The only problem is that creating an accurate simulation of a human's interaction with the real world (let alone an accurate simulation of the real world) is prohibitively expensive. Thus, for the time being, this kind of idea works only in very, very simple environments like PacMan.

So we don't yet have an expensive prototype electic car that nevertheless can do everything an er other kind of car can do. We have... not sure what. The description of an idea with an example of how such a thing could be achieved in the far future, when we can train robots to act like humans by watching us.


It seems like there is not a lot of novel technology in an EV; what made them viable was steady improvements in battery technology so that the intersection between range, price, and weight is in a place that is financially feasible. Combined with continued improvements in battery, the already huge gain in fuel efficiency (for a typical car at least) will be what causes them to overtake ICEVs.


The word you are looking for is "relegate", not regulate.


Thanks. It seems obvious in hindsight. I wonder if I had the correct word in my head but my fingers typed the wrong word. That's happened a few times when dealing with words I rarely type. Sadly too late to edit.


The myth of progress has got to be the marketer’s best tool for getting at rich folk.


Your comment reminds me of snide dismissals of personal computing in the 1980s - looks worse than [existing thing], very expensive, requires an army of technicians, probably explodes unpredictably, overall just a terrible investment.


Some people seem to have construed this as an endorsement of the grandparent post, and I'd like to be clear that it definitely isn't.

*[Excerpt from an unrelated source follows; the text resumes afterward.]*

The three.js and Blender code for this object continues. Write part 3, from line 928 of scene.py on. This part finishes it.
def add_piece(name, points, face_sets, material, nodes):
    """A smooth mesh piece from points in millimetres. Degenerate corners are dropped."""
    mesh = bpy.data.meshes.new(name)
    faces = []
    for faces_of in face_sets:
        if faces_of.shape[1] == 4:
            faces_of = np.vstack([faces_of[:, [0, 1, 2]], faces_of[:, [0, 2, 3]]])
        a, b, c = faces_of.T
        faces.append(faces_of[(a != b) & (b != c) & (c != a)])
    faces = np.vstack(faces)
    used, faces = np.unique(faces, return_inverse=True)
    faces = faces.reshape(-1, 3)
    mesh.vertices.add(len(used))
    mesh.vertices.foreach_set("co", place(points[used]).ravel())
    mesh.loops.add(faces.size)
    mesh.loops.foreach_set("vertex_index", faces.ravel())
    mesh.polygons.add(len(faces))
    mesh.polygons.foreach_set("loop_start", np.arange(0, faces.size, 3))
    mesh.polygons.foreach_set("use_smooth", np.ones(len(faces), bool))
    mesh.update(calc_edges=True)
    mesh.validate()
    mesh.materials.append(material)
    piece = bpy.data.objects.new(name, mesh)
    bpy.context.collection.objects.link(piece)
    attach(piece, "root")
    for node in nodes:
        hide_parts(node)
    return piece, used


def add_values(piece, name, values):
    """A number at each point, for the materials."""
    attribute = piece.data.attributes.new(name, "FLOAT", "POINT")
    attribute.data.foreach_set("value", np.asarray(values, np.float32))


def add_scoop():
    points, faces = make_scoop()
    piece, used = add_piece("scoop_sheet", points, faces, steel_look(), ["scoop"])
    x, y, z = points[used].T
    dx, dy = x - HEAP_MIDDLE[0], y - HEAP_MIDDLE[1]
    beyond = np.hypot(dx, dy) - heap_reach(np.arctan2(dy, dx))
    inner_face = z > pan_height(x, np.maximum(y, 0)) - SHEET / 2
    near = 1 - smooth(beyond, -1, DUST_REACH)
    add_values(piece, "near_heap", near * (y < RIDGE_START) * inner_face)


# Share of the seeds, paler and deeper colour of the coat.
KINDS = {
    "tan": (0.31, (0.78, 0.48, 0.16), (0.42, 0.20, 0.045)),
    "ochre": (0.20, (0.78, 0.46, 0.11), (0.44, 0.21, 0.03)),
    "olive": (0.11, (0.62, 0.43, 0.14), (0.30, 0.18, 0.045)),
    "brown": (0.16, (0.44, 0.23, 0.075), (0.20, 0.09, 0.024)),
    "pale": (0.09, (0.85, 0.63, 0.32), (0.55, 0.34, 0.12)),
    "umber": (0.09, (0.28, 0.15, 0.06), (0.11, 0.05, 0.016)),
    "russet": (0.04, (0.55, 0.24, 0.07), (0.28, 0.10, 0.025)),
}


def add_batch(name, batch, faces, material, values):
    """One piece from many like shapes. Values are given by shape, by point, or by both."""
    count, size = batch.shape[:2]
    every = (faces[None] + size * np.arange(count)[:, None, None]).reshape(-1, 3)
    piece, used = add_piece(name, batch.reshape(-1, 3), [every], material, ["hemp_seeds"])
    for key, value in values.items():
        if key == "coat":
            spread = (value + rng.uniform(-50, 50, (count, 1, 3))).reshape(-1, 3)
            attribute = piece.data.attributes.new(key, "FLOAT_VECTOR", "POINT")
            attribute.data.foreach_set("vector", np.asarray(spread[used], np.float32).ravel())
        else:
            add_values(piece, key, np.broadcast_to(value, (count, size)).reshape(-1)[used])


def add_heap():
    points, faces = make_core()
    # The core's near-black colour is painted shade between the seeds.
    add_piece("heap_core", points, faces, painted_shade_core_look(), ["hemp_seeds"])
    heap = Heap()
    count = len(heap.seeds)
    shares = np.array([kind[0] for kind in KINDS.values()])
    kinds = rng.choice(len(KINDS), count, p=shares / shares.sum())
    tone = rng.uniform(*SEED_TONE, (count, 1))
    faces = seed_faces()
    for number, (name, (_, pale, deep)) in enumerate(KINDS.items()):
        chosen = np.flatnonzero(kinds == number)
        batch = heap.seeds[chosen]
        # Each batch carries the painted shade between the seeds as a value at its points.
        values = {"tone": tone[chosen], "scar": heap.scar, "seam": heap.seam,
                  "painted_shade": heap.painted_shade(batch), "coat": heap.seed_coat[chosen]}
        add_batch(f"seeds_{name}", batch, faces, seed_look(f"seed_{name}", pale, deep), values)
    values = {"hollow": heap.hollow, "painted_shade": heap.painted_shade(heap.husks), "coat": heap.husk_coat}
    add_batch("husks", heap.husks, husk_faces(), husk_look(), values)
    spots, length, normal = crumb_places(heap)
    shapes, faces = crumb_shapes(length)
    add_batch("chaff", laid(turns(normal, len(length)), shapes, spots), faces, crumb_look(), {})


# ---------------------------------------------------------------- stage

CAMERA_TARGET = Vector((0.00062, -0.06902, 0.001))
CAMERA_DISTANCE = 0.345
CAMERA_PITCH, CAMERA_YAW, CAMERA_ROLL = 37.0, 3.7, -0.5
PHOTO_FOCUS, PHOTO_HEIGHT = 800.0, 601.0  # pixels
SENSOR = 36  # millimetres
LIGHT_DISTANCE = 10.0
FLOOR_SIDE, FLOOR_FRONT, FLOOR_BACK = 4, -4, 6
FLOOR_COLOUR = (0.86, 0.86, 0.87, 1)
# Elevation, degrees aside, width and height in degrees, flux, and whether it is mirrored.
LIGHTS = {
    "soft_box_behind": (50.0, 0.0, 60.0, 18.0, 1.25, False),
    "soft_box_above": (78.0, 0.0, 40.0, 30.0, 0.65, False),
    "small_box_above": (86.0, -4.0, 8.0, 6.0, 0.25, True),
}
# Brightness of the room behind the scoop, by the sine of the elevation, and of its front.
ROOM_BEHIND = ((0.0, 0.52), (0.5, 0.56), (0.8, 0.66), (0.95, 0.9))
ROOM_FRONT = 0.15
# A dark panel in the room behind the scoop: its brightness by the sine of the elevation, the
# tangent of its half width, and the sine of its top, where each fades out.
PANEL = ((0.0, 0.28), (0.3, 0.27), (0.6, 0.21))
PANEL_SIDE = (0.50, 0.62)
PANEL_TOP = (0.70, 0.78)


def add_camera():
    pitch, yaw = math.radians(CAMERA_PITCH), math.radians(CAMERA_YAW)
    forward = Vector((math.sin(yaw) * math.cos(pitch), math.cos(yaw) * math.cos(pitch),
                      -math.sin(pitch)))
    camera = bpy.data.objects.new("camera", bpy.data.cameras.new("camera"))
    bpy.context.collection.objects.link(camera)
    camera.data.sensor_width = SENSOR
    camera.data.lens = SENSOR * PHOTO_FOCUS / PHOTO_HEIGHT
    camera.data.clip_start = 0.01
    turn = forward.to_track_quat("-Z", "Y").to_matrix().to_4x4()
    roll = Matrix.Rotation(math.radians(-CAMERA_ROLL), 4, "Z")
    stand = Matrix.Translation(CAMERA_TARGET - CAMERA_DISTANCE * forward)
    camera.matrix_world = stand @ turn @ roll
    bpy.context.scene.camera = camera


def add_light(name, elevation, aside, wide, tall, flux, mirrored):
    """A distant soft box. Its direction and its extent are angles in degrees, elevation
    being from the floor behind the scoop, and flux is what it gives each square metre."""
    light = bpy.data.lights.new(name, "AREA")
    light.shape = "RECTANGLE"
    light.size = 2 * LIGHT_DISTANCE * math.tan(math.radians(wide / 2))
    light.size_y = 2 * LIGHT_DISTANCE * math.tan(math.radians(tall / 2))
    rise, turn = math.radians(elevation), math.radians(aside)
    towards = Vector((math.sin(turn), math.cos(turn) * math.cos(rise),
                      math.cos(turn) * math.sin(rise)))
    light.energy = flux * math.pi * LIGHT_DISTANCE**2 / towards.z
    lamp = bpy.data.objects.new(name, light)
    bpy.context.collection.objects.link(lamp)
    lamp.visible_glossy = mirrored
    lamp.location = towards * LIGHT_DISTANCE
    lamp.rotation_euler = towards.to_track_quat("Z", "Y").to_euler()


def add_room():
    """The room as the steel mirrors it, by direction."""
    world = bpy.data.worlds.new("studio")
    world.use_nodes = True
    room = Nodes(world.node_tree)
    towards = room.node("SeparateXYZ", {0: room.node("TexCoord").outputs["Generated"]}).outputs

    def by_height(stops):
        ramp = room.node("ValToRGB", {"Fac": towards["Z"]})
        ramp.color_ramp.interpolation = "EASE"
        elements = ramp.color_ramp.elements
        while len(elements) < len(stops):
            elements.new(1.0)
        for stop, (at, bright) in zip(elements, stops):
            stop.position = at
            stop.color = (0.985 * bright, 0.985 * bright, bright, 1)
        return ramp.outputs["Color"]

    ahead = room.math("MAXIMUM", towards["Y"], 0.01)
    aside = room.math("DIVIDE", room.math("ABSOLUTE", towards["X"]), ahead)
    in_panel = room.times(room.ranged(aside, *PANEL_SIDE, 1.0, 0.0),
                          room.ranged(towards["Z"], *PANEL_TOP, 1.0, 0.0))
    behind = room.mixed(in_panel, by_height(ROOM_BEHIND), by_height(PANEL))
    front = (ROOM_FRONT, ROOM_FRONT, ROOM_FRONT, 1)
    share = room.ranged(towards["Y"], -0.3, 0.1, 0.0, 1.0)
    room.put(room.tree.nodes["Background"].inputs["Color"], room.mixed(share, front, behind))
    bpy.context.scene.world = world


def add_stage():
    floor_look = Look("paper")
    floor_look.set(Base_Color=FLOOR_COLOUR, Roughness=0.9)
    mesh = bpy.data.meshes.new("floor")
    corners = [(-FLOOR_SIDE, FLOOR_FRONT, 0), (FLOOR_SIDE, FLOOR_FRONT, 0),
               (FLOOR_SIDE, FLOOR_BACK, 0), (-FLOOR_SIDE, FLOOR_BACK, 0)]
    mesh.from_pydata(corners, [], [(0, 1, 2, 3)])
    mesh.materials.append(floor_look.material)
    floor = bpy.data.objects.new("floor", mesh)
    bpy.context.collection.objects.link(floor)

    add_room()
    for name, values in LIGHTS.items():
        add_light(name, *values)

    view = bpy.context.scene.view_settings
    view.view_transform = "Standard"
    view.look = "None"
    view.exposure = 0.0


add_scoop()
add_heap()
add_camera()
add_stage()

Followed by decades long monopoly over expensive new technology, likely crushing waves of innovation and usage, in exchange for slow, buggy, not-even-automated spreadsheets; plus the hemming of governments and organizations into endless software rental contracts and platforms, that maybe don't add value as fast as Moore's Law.

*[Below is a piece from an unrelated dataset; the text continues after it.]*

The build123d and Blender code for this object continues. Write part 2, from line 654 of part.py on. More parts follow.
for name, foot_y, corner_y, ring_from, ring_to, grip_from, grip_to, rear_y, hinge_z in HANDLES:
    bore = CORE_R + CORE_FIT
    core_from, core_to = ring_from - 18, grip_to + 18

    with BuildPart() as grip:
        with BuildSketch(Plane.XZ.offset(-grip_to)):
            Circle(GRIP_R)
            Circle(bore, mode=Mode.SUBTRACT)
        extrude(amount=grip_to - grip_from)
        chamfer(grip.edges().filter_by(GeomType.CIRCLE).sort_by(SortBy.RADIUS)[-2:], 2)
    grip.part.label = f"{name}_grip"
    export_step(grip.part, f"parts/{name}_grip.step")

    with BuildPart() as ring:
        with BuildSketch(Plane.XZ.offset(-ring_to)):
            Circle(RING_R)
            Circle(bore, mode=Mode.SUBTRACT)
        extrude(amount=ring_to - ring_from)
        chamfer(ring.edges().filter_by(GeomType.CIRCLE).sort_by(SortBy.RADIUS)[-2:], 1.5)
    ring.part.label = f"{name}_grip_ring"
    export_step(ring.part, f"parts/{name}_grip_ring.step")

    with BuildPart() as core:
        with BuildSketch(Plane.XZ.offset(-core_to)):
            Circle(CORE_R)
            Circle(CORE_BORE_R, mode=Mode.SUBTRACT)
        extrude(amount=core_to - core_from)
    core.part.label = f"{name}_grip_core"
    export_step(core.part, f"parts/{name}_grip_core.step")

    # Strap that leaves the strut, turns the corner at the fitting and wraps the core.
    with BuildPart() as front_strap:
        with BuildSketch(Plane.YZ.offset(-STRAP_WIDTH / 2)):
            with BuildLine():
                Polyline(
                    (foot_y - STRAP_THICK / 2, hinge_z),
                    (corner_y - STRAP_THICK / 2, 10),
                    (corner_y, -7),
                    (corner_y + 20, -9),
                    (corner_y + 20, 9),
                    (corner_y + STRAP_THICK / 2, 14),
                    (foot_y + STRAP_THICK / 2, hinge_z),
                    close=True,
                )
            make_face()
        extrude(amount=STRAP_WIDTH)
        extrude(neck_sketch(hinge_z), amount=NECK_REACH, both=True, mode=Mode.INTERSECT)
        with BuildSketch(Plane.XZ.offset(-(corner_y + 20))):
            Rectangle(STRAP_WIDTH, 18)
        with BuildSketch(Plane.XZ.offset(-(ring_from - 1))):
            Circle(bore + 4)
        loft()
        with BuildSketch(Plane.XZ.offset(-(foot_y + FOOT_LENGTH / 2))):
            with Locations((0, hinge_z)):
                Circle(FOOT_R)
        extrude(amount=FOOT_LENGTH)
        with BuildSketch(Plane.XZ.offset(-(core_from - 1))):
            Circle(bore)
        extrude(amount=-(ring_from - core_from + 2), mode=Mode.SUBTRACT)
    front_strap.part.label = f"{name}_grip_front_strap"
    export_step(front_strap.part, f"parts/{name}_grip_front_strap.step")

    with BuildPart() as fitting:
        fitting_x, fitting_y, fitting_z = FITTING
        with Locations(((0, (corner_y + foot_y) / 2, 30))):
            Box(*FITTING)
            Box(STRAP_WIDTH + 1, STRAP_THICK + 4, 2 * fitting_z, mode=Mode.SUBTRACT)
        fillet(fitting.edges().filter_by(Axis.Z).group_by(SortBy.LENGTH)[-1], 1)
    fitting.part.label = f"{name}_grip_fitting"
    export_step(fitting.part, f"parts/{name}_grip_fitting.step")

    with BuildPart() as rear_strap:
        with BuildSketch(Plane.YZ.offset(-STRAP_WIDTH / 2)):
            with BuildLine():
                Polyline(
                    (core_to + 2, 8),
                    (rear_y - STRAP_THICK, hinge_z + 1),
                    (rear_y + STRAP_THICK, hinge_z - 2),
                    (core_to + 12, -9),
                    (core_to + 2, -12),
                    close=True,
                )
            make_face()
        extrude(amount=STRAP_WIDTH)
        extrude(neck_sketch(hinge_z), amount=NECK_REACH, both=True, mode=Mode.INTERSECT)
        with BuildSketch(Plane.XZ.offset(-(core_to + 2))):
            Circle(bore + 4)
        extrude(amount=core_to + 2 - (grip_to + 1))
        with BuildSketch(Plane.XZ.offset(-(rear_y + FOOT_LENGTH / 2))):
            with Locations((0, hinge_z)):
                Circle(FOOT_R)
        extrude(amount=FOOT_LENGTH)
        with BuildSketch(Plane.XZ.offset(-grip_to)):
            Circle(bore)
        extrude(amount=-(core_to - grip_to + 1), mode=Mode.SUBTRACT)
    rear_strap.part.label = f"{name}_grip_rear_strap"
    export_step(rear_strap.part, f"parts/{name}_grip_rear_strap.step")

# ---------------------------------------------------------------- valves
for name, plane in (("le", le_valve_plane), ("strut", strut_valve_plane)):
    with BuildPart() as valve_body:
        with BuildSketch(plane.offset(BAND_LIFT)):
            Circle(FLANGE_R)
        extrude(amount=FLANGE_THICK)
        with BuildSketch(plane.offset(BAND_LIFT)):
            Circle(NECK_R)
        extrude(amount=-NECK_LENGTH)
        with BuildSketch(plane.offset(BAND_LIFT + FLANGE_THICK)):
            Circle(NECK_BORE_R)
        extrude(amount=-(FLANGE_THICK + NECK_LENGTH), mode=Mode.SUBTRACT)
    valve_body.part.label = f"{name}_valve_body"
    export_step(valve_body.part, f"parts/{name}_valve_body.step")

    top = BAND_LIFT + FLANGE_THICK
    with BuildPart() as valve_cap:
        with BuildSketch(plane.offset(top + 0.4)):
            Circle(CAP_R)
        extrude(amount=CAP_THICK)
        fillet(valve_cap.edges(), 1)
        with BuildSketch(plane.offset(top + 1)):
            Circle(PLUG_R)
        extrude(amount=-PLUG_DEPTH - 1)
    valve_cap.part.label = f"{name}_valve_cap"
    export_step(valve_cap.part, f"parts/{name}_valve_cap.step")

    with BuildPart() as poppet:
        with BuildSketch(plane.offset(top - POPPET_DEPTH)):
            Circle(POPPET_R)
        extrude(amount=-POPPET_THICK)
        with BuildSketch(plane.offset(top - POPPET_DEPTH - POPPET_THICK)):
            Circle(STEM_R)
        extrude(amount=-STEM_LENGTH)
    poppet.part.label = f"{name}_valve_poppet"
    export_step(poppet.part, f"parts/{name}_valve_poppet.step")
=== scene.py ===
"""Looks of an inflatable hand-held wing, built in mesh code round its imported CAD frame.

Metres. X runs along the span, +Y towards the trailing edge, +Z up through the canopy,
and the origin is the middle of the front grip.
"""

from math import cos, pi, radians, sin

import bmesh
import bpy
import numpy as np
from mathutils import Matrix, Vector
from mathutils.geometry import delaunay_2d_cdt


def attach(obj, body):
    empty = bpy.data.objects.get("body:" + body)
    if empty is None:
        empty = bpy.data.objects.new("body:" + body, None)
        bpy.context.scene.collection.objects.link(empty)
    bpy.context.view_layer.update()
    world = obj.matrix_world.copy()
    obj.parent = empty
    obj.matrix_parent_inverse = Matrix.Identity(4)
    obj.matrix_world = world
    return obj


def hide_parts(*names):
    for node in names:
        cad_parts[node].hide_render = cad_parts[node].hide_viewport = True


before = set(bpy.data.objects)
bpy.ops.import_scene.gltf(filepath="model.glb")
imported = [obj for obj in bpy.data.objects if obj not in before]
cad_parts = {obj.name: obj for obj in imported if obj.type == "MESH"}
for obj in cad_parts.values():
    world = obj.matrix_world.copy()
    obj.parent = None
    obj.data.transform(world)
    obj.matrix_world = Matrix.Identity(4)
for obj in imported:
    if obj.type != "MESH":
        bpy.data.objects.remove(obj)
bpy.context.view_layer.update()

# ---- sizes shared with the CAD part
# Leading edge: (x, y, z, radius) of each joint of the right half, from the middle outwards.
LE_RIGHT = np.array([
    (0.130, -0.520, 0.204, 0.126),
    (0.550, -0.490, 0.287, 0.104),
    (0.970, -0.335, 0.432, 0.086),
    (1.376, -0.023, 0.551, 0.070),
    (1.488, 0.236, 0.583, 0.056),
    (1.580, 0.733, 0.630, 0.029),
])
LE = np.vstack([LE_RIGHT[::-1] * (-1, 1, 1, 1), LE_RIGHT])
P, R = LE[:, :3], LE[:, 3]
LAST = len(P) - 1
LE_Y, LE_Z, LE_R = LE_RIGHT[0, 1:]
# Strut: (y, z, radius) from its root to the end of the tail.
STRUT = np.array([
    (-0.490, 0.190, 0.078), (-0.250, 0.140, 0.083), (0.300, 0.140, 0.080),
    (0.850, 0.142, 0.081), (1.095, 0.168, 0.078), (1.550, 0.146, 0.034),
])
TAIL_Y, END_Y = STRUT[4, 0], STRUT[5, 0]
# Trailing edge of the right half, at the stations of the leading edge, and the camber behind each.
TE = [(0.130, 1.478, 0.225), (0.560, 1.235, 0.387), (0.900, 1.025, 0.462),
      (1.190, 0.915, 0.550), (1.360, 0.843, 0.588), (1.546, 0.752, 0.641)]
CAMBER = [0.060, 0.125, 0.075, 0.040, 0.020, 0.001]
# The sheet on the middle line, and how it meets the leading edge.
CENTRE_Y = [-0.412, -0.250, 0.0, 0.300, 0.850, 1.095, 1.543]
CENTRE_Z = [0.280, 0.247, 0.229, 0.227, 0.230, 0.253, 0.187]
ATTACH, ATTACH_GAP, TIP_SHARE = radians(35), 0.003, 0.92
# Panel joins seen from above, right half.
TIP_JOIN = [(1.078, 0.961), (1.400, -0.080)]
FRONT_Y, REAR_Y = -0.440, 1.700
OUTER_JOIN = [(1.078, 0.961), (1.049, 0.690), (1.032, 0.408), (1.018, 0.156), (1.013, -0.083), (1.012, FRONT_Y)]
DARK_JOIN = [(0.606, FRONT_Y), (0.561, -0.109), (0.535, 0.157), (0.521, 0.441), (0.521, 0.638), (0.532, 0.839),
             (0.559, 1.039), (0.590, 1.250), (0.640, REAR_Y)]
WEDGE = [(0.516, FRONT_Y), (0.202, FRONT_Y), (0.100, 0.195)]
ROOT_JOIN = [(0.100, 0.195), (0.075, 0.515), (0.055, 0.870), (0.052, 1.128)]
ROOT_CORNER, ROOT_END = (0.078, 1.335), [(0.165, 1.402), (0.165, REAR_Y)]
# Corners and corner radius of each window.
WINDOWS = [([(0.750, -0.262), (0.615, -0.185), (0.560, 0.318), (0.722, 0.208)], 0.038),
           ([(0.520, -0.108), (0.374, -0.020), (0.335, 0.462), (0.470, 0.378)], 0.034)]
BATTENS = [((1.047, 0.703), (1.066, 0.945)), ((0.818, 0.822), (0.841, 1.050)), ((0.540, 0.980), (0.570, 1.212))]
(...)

that's a fair criticism, however it's not a given that any product category will end up with the same growth curve of PCs, the web, cloud, and mobile.

thinking back on the PC, Web, cloud, and mobile growth periods, each came with a transformative change in the capabilities, cost, and availability of computing power. We're only seeing two of these aspects in AI today - with the cost side heading in the wrong direction.

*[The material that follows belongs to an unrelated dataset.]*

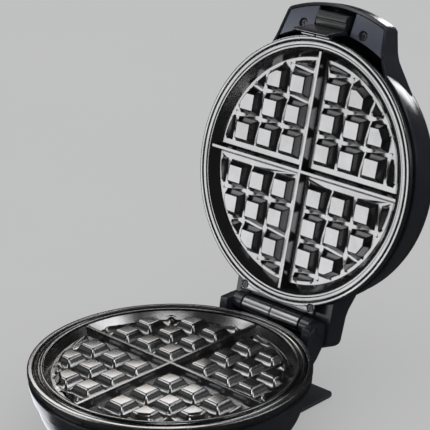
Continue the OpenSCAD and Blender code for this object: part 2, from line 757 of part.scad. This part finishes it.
// Leads from the hinge to the heating element and to the lamps.
module lid_wiring() color("#e8e4dc") on_lid() {
    leg_z = rim_gap - element_z + 16.2;
    wire([[34, 112, 14], [34, 92, 18], [52, 40, 38], [element_r, 0, leg_z + 8], [element_r, 0, leg_z]],
        1, [1, 0.1, 0.3]);
    wire([[-34, 112, 14], [-34, 92, 18], [-30, 40, 40], [-14, -20, 42], [-14, lens_y + 8, 39]],
        1, [1, 0.1, 0.3]);
}

// ---------- latch ----------

// Ridged lever in the handle's pocket, turning on a pin.
module latch_lever() color("#22242b") on_lid() mirror([0, 1, 0])
    difference() {
        union() {
            along_x(-latch_half_w, latch_half_w)
                polygon([
                    [105.8, 8], [107.4, 7], [110.4, 6.6], [110.9, 7.6], [111.6, 7.6], [112.1, 6.6],
                    [114.6, 6.6], [115.1, 7.6], [115.8, 7.6], [116.2, 6.9], [117.4, 8.4], [117.6, 15],
                    [114, 18.5], [105.8, 18.5]
                ]);
            translate([0, latch_y, latch_rise]) along_x(-latch_half_w, latch_half_w) circle(r = 3.3);
        }
        translate([0, latch_y, latch_rise]) along_x(-latch_half_w - 1, latch_half_w + 1)
            circle(r = latch_pin_r + running_gap);
        // gap for the spring
        translate([0, latch_y, latch_rise]) along_x(-3.6, 3.6) circle(r = 4.4);
    }

// Leaning blade that reaches down past the base's ring, with two claws.
module latch_hook() color("#3a3d45") on_lid() mirror([0, 1, 0])
    difference() {
        union() {
            along_x(-hook_half_w, hook_half_w)
                polygon([
                    [hook_y, hook_tip], [hook_y + hook_t, hook_tip], [hook_y + hook_lean + hook_t, 5.4],
                    [105.7, 7.8], [105.7, 9], [hook_y + hook_lean - 0.8, 9]
                ]);
            // tab on the lever's inner face
            along_x(-latch_half_w + 1, latch_half_w - 1)
                polygon([[103.4, 8], [105.7, 8], [105.7, 15], [103.4, 15]]);
            for (side = [-1, 1]) translate([side * 7 - 6.4, 0, 0])
                along_x(0, 12.8)
                    polygon([
                        [hook_y + 2.2, claw_z[1]], [claw_y, claw_z[1]], [claw_y, claw_z[0] + 1.4],
                        [claw_y + 1, claw_z[0]], [hook_y + 2, claw_z[0]]
                    ]);
        }
        for (side = [-1, 1])
            translate([side * 9, 90, 11]) rotate([-90, 0, 0]) cylinder(r = 1.3, h = 30);
    }

module latch_hook_rivets() color(steel) on_lid()
    for (side = [-1, 1])
        translate([side * 9, -105.7, 11]) rotate([-90, 0, 0]) {
            cylinder(r = 1.2, h = 2.4);
            translate([0, 0, 2.3]) cylinder(r = 2.2, h = 0.9);
        }

module latch_pin() color(steel) on_lid()
    translate([0, -latch_y, latch_rise])
        along_x(-pocket_half_w - 2.9, pocket_half_w + 2.9) circle(r = latch_pin_r);

// Torsion spring: its turns lie round the pin, one leg on the lever and one on the shell.
module latch_spring() color(dull) on_lid()
    translate([0, -latch_y, latch_rise]) {
        for (x = [-2.4 : 1.2 : 2.4])
            translate([x, 0, 0]) rotate([0, 90, 0])
                rotate_extrude() translate([2.8, 0]) circle(r = 0.5, $fn = 32);
        translate([2.4, 2.8, 0]) cylinder(r = 0.45, h = 4.4, $fn = 32);
    }

base_housing();
base_bezel();
base_grid_plate();
base_plate_screws();
base_heating_element();
base_element_clips();
base_heat_reflector();
base_cover();
base_cover_screws();
foot_ring();
tail_foot();
tail_foot_screws();
tail_pads();
thermostat();
thermal_fuse();
terminal_block();
terminal_screws();
cord_gland();
base_wiring();
latch_keeper();
hinge_pins();
hinge_pin_caps();
lid_shell();
lid_frame();
lid_bezel();
hinge_barrel();
hinge_flange_screws();
lid_grid_plate();
lid_plate_screws();
lid_heating_element();
lid_element_clips();
lid_heat_reflector();
handle_face();
handle_screws();
lamp_board();
power_lens();
ready_lens();
lid_wiring();
latch_lever();
latch_hook();
latch_hook_rivets();
latch_pin();
latch_spring();
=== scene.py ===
"""Waffle maker, standing open: looks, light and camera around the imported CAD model."""

import json
import math

import bmesh
import bpy
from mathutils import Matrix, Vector


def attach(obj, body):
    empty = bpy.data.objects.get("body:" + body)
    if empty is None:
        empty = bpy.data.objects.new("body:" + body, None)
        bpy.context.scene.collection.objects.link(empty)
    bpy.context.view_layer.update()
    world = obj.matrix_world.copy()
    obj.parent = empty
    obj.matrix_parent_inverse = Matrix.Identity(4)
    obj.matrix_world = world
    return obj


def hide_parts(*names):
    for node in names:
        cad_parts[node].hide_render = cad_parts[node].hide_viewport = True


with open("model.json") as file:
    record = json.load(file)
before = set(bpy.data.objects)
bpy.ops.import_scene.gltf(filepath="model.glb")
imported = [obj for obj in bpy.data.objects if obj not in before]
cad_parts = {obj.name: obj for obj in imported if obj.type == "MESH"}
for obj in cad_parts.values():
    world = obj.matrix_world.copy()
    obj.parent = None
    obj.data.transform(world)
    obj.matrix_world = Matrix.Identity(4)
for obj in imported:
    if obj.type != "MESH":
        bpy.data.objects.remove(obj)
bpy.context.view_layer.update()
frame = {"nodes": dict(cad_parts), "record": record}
scene = bpy.context.scene

MM = 0.001
SMOOTH_UNDER = math.radians(30)   # edges of the CAD meshes that bend less are shaded smooth
ROUND_OVER = math.radians(24)     # edges that bend more are rounded, or sharp where concave
SLIVER_CORNER = math.radians(9)   # a face with a narrower corner than this is a sliver
SAME_PLANE = 0.99998              # cosine between the normals of faces in one plane
WELD = 0.004 * MM                 # vertices closer than this are one
LONGEST_FLAT = 30 * MM            # flats that reach further stay in triangles
LONGEST_FULL_EDGE = 20 * MM       # longer edges may be rounded less

# ---------- materials ----------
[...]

AI supercharged the importance of computing power to arms-race levels. We're still just brute forcing it with Deep Learning, but the capabilities are too awesome to ignore. Therefore, compute power will be bought-up and hoarded expensively, and used on the highest bidder. Will the market save us, and simply over-clock production? Not happening yet. Corporate appetite should be quite large. I do A.I. R&D and am just watching the mountain of power ascend before me and aged gaming laptop. My next level is yet the foothills. Yeah, I'd say growth or not, A.I. is going where PC, web, cloud, everything, goes, to the industrial monopolists and the money spenders.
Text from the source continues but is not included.